#### [Instruction]
Look below for the line containing "bpy.context.scene.collection.children.link(formers)"; from there through the line containing "points = [vertex.co", both lines included, please set down each line exactly and nothing else.

^^^^

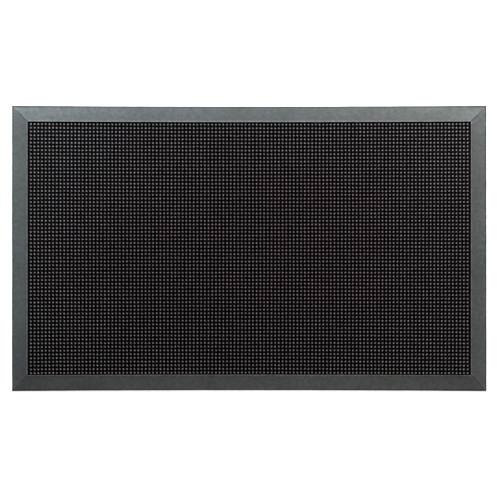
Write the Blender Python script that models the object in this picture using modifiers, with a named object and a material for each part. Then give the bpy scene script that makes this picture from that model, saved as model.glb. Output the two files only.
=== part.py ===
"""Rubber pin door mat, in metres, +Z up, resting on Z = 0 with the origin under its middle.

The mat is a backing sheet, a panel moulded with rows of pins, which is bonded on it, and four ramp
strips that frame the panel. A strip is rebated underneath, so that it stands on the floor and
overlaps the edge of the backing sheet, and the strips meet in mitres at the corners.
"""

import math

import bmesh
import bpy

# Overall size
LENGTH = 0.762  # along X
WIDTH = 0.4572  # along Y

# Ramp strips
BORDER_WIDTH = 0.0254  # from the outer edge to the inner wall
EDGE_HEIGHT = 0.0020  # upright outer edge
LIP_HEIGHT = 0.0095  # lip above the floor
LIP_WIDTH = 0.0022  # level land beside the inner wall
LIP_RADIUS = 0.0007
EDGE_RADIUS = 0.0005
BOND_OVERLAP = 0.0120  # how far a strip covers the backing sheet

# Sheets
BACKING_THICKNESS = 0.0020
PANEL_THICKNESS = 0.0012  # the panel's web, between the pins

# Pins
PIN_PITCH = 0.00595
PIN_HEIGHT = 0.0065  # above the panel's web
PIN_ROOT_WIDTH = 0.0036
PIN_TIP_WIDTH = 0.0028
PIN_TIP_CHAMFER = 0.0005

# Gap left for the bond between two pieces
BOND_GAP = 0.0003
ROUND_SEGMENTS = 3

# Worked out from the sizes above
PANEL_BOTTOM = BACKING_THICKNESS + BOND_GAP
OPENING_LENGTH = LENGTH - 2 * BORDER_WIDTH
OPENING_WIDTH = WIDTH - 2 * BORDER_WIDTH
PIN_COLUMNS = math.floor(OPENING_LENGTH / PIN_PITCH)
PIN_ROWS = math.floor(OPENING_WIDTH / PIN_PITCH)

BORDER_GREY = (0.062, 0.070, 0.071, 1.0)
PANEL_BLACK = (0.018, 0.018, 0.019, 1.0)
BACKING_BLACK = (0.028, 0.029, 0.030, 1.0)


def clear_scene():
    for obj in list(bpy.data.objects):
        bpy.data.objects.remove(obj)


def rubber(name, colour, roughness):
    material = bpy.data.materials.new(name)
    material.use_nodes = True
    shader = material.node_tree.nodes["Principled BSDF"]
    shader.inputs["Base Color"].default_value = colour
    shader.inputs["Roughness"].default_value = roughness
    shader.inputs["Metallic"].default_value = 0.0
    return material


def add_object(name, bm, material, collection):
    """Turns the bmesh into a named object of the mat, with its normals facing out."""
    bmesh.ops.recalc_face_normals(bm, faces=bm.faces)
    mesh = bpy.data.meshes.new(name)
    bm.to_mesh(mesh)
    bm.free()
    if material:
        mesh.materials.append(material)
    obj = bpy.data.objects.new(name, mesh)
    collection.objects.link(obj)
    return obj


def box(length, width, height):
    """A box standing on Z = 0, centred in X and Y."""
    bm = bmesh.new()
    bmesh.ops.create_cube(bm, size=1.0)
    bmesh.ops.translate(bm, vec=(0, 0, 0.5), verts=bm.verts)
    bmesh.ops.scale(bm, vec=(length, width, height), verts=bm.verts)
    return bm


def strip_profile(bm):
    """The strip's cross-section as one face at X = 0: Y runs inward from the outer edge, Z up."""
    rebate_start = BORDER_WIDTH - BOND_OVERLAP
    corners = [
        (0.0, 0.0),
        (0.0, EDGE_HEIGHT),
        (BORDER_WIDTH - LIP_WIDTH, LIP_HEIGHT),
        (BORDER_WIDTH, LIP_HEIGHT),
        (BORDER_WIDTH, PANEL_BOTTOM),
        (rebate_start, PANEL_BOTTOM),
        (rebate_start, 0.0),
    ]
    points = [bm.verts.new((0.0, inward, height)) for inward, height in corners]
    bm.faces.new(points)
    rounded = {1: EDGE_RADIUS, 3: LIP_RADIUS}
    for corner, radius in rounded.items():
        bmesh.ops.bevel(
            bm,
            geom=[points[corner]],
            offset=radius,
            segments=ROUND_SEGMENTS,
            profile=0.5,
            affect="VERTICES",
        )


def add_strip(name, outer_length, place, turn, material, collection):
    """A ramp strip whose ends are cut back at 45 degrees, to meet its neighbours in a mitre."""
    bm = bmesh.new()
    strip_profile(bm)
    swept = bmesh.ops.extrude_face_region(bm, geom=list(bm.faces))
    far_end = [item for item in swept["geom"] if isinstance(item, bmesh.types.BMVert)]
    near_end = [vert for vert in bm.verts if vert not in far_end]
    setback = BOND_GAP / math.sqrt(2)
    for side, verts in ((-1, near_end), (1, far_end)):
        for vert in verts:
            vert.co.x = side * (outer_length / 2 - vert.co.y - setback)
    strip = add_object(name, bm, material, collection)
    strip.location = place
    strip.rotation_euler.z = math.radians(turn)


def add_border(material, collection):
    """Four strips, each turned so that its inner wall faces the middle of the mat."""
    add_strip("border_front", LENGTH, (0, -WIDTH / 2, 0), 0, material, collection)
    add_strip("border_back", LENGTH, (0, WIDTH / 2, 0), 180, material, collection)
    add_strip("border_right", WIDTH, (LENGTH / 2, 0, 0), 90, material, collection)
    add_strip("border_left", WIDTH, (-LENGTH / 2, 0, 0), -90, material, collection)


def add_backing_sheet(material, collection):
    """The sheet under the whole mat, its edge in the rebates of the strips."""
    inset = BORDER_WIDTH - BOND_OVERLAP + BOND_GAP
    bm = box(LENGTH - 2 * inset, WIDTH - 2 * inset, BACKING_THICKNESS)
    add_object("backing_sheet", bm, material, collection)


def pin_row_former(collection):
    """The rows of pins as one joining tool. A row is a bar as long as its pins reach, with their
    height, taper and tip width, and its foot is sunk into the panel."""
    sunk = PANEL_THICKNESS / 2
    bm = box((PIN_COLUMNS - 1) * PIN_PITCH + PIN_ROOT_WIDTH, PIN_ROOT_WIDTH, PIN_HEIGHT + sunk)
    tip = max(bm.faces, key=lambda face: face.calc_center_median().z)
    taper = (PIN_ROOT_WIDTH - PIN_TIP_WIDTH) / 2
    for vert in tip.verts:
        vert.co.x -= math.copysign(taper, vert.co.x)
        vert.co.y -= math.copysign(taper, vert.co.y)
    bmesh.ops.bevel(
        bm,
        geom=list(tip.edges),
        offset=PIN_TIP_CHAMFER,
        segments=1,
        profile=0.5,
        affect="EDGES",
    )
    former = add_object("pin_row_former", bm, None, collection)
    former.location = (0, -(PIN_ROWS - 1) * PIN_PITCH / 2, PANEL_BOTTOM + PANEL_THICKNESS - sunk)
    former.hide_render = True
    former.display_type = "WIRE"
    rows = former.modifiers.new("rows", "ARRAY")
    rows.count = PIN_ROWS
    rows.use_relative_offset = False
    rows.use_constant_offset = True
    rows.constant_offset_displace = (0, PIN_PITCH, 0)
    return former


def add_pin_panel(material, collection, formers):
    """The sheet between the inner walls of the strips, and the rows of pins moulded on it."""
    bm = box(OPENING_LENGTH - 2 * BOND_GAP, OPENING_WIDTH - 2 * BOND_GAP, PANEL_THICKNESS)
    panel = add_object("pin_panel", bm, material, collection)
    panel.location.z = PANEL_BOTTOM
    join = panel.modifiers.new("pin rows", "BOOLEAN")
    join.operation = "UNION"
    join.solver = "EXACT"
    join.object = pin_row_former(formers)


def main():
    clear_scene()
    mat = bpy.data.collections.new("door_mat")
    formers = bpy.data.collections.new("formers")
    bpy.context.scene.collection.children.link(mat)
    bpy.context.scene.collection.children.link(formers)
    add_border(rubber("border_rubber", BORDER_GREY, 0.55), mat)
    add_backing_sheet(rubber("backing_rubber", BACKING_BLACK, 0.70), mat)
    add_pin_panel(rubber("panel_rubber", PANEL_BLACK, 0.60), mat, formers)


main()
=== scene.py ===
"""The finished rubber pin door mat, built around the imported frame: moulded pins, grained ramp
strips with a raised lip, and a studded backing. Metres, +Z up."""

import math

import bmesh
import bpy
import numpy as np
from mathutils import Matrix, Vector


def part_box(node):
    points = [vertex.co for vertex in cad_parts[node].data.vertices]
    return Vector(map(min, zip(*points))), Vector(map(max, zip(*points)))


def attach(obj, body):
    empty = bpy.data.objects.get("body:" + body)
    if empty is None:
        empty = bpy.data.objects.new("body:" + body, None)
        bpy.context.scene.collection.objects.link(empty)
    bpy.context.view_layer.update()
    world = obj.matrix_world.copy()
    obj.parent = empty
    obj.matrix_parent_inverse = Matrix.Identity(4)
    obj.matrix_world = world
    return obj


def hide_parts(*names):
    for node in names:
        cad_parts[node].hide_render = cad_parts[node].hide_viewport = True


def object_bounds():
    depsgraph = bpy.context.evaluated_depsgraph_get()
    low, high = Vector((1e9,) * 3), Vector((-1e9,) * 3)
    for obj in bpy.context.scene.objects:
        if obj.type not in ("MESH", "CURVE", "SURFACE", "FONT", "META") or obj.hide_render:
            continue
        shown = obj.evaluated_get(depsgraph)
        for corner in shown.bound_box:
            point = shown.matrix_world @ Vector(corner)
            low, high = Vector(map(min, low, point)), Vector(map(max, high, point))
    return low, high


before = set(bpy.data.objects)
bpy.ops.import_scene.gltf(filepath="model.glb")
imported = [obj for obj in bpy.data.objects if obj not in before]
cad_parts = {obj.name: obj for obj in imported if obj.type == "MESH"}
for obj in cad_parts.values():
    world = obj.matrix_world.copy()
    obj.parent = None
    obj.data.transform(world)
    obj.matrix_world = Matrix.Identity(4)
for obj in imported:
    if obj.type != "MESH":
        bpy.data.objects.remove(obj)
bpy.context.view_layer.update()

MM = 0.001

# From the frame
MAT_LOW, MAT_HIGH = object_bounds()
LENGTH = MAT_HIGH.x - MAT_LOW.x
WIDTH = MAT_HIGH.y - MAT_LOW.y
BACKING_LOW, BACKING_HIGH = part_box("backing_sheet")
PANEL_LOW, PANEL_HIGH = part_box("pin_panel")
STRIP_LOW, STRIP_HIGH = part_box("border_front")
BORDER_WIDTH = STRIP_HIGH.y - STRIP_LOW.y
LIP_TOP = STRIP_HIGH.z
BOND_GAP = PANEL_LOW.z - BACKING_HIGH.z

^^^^

#### [Reply]
    bpy.context.scene.collection.children.link(formers)
    add_border(rubber("border_rubber", BORDER_GREY, 0.55), mat)
    add_backing_sheet(rubber("backing_rubber", BACKING_BLACK, 0.70), mat)
    add_pin_panel(rubber("panel_rubber", PANEL_BLACK, 0.60), mat, formers)


main()
=== scene.py ===
"""The finished rubber pin door mat, built around the imported frame: moulded pins, grained ramp
strips with a raised lip, and a studded backing. Metres, +Z up."""

import math

import bmesh
import bpy
import numpy as np
from mathutils import Matrix, Vector


def part_box(node):
    points = [vertex.co for vertex in cad_parts[node].data.vertices]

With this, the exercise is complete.